Instruction:
Output, please, exactly those lines of the listing that come before the line with "# millions of", along with that line itself.
▬▬▬▬▬▬
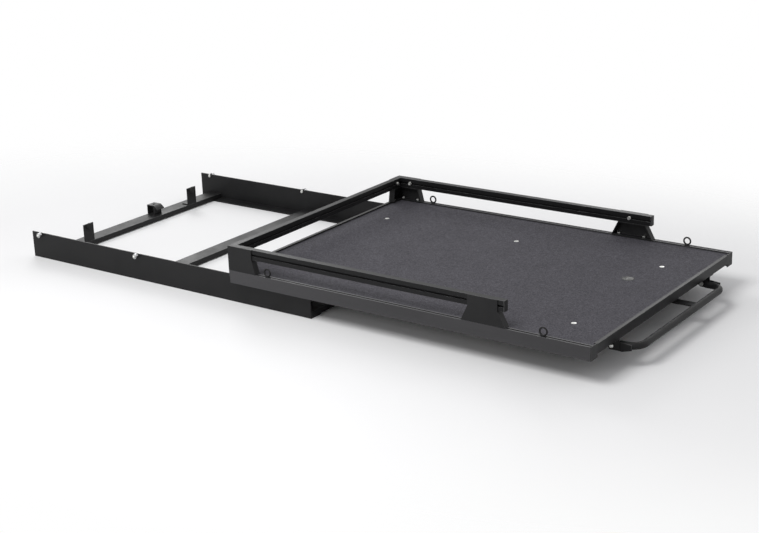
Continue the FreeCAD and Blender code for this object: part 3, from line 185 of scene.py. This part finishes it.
def black_extrusion(name, stretch):
    """Deep black coat on drawn aluminium, its grain along the draw."""
    return coat(name, dark=(0.006, 0.006, 0.0065), light=(0.010, 0.010, 0.0105), rough=(0.36, 0.5),
                grain=900.0, depth=0.0001, shine=0.16, stretch=stretch)


# %% [markdown]
# ### The deck's grit
#
# The deck's face is a sprayed non-slip coat: a dense grit of dark and light grains about a millimetre
# across, over a slow change of tone. The grains could be loose crumbs in the mesh, but there would be
# millions of them. So Voronoi cells give each grain its tone and its height, and low light catches them.

# %% Deck grit
GRAIN_SCALE = 620.0
GRAIN_TONES = [(0.0, (0.19, 0.185, 0.2)), (0.22, (0.098, 0.095, 0.107)), (0.6, (0.055, 0.053, 0.062))]


def grit():
    """Grey non-slip face."""
    material, nodes, links, shader, place = node_tree("deck_grit")
    slow = noise(nodes, links, place, 5.0, 4.0)
    patches = noise(nodes, links, place, 60.0)
    clumps = noise(nodes, links, place, 190.0)
    grains = nodes.new("ShaderNodeTexVoronoi")
    grains.inputs["Scale"].default_value = GRAIN_SCALE
    links.new(place, grains.inputs["Vector"])
    colour = spread(nodes, links, grains.outputs["Distance"], GRAIN_TONES)
    for factor, low, high in [(clumps, 0.68, 1.25), (patches, 0.88, 1.1), (slow, 0.93, 1.05)]:
        shade = spread(nodes, links, factor, [(0.32, (low, low, low)), (0.68, (high, high, high))])
        colour = multiplied(nodes, links, colour, shade)
    links.new(colour, shader.inputs["Base Color"])
    shader.inputs["Specular IOR Level"].default_value = 0.16
    links.new(between(nodes, links, clumps, 0.95, 0.78), shader.inputs["Roughness"])
    relief(nodes, links, shader, [(clumps, 0.35, 0.0005), (grains.outputs["Distance"], 0.55, 0.0004)])
    return material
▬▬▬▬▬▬
Written answer:
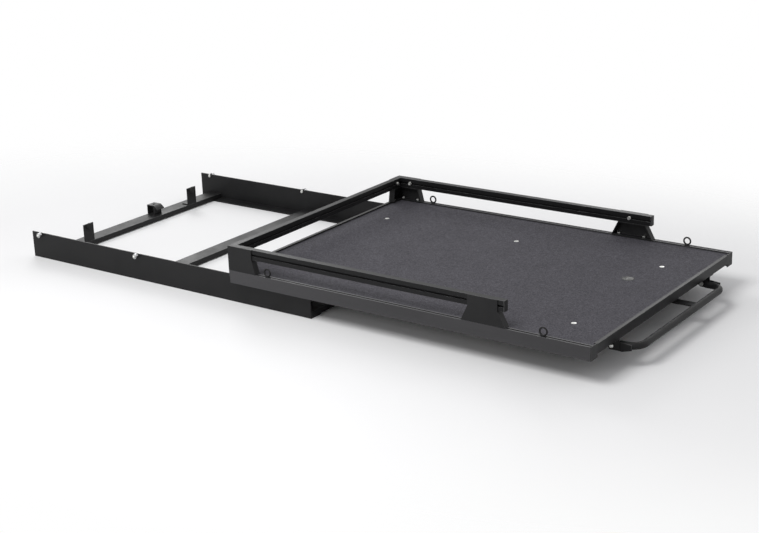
Continue the FreeCAD and Blender code for this object: part 3, from line 185 of scene.py. This part finishes it.
def black_extrusion(name, stretch):
    """Deep black coat on drawn aluminium, its grain along the draw."""
    return coat(name, dark=(0.006, 0.006, 0.0065), light=(0.010, 0.010, 0.0105), rough=(0.36, 0.5),
                grain=900.0, depth=0.0001, shine=0.16, stretch=stretch)


# %% [markdown]
# ### The deck's grit
#
# The deck's face is a sprayed non-slip coat: a dense grit of dark and light grains about a millimetre
# across, over a slow change of tone. The grains could be loose crumbs in the mesh, but there would be
# millions of them. So Voronoi cells give each grain its tone and its height, and low light catches them.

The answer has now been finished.